The proof has nothing to do with concrete optimization algorithms like Gradient Descent; we only need to think about the minimization theoretically. When ${\bf w}$ is a mle, it by definition achieves the minimum of the right side of (4.90). As a result, under this ${\bf w}$, we must make classification decisions correctly. That is, for samples of class $\mathcal C_1$ for which $t_n=1$, we must have ${\bf w}^T{\bf\phi}_n>0$ or $y_n>0.5$. For the remaining samples which must belong to $\mathcal C_2$ for which $t_n=0$, we must have ${\bf w}^T{\bf\phi}_n<0$ or $y_n<0.5$. Otherwise, the error would only increase, violating the definition of mle. To see this, simply note that $y_n$, as a value of logistic sigmoid function, falls in interval $(0,1)$. If a sample is classified incorrectly, say $t_n=1$ but ${\bf w}^T\phi_n<0$ for some $n$, we have $y_n$ very close to $0$, resulting in a very large value of $-\ln y_n$ contributing a large error. However, since the data set is known to be linearly separable, by its definition there is a ${\bf w}$ that makes ${\bf w}^T\phi_n>0$ so that the model can make correct decision, which reduces the error term $-\ln y_n$ since this $y_n$ is close to $1$ and therefore violates the definition of mle, a contradiction.
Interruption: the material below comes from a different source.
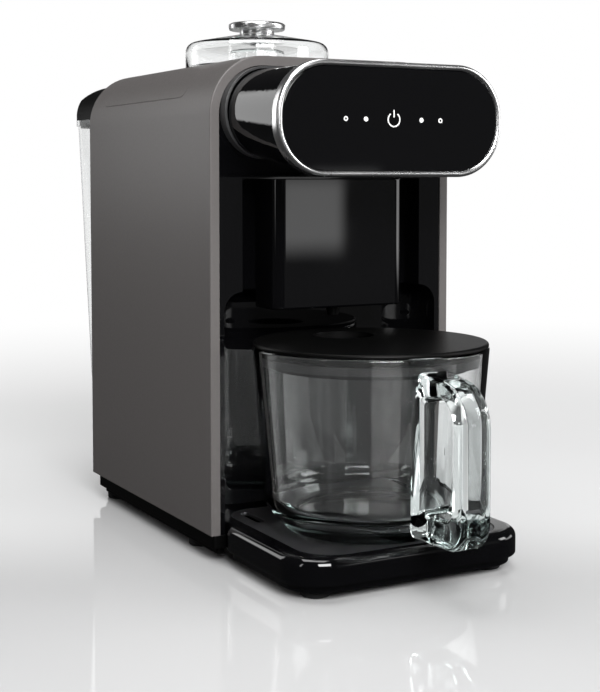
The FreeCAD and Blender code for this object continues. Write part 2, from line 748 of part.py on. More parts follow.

The case of $t_n=0$ can be analyzed likewise. So the decision boundary ${\bf w}^T{\bf\phi}({\bf x})=0$ separates the classes (i.e., make classification decisions correctly).
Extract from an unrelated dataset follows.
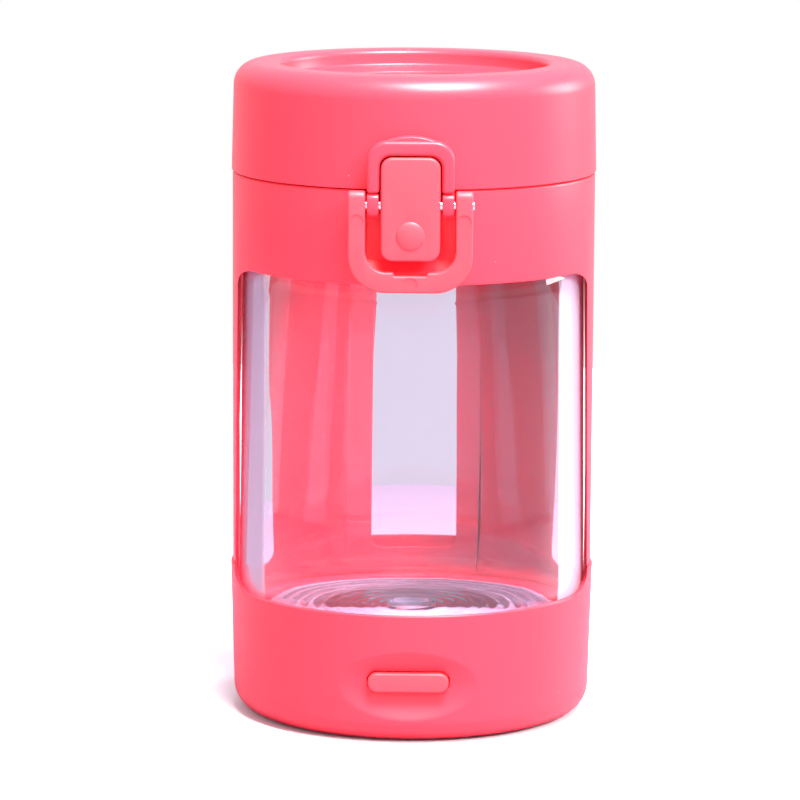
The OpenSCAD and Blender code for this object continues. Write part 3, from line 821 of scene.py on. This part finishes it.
def make_stage():
    """A wide pale floor that ends a little way behind the jar."""
    start_piece()
    bpy.ops.mesh.primitive_plane_add(size=1, location=(0, -0.55, 0))
    floor = bpy.context.object
    floor.name = "floor"
    floor.scale = (6, 2, 1)
    bpy.ops.object.transform_apply(location=True, scale=True)
    material, tree = new_material("pale_floor_with_painted_shadow")
    where = add(tree, "ShaderNodeTexCoord")
    mottle = add(tree, "ShaderNodeTexNoise", {"Vector": where.outputs["Object"]}, in_Scale=4.0)
    tone = add(tree, "ShaderNodeMix", {"Factor": mottle.outputs["Fac"]}, data_type="RGBA",
               in_6=srgb("#fbf9fc"), in_7=srgb("#f6f4f8"))
    # white to the lens, and a darker dusky pink for what it throws back on the jar and shows through the
    # vessel: a painted shadow and pink bounce of the jar on the floor behind it
    path = add(tree, "ShaderNodeLightPath")
    seen = add(tree, "ShaderNodeMix", {"Factor": path.outputs["Is Camera Ray"], 7: tone.outputs[2]},
               data_type="RGBA", in_6=srgb("#a58ea2"))
    shader = add(tree, "ShaderNodeBsdfPrincipled", {"Base Color": seen.outputs[2]}, in_Roughness=0.6)
    add(tree, "ShaderNodeOutputMaterial", {"Surface": shader.outputs[0]})
    floor.data.materials.append(material)


def area_light(name, location, target, size, power, glossy=True):
    """A square soft box aimed at a point. One that isn't glossy lights the jar but isn't mirrored in it."""
    data = bpy.data.lights.new(name, "AREA")
    data.shape = "SQUARE"
    data.size = size
    data.energy = power
    light = bpy.data.objects.new(name, data)
    bpy.context.scene.collection.objects.link(light)
    light.visible_glossy = glossy
    light.visible_transmission = False
    light.location = location
    light.rotation_euler = (Vector(target) - Vector(location)).to_track_quat("-Z", "Y").to_euler()


def make_lights():
    """A pale room and four soft boxes: key at the right, a weak front fill, top and rim."""
    world = bpy.data.worlds.new("studio")
    bpy.context.scene.world = world
    world.use_nodes = True
    tree = world.node_tree
    tree.nodes.clear()
    # white card behind the jar as the lens sees it, and a pale lavender room for everything else
    card = add(tree, "ShaderNodeBackground", in_Color=(1.0, 1.0, 1.0, 1), in_Strength=1.0)
    room = add(tree, "ShaderNodeBackground", in_Color=srgb("#efecf6"), in_Strength=0.97)
    path = add(tree, "ShaderNodeLightPath")
    both = add(tree, "ShaderNodeMixShader",
               {0: path.outputs["Is Camera Ray"], 1: room.outputs[0], 2: card.outputs[0]})
    add(tree, "ShaderNodeOutputWorld", {"Surface": both.outputs[0]})
    middle = (0, 0, 0.07)
    area_light("key", (0.6, -0.8, 0.68), middle, 0.3, 12.5, glossy=False)
    area_light("front", (-0.05, -1.1, 0.3), middle, 0.3, 0.7, glossy=False)
    area_light("top", (0.2, -0.3, 0.95), middle, 0.45, 32)
    area_light("rim", (0.9, 0.35, 0.35), middle, 0.4, 6)


def make_camera():
    """A long lens 0.93 m away, looking down by 9.5 degrees."""
    data = bpy.data.cameras.new("camera")
    data.sensor_width = 36.0
    data.lens = 201.0
    data.clip_end = 50
    camera = bpy.data.objects.new("camera", data)
    bpy.context.scene.collection.objects.link(camera)
    turn = Matrix.Rotation(math.radians(1.05), 4, "Z")
    tilt = Matrix.Rotation(math.radians(90 - 9.5), 4, "X")
    roll = Matrix.Rotation(math.radians(0.32), 4, "Z")
    camera.matrix_world = Matrix.Translation((0.0142, -0.9174, 0.2182)) @ turn @ tilt @ roll
    bpy.context.scene.camera = camera


make_stage()
make_lights()
make_camera()
bpy.context.scene.view_settings.view_transform = "Standard"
As for the second part of necessary condition, namely $|{\bf w}|\to\infty$, we can show it by observing that ${\bf w}^T{\bf\phi}_n$ can't be zero when $\bf w$ is mle, because otherwise we could easily find another $\bf w$ making ${\bf w}^T{\bf\phi}_n$ unequal to $0$ and achieves smaller error. When ${\bf w}^T{\bf\phi}_n$ is nonzero (it can be either positive or negative), its absolute value increases as the magnitude of $\bf w$ increases, because ${\bf\phi}_n$ is constant. From the shape of logistic sigmoid we can see that the consequence is that both log terms in (4.90) vanishes if and only if $|{\bf w}|\to\infty$, leading to the smallest possible value (0) of the error.

All the above argument can be reversed, thus proved the iff statement of the exercise.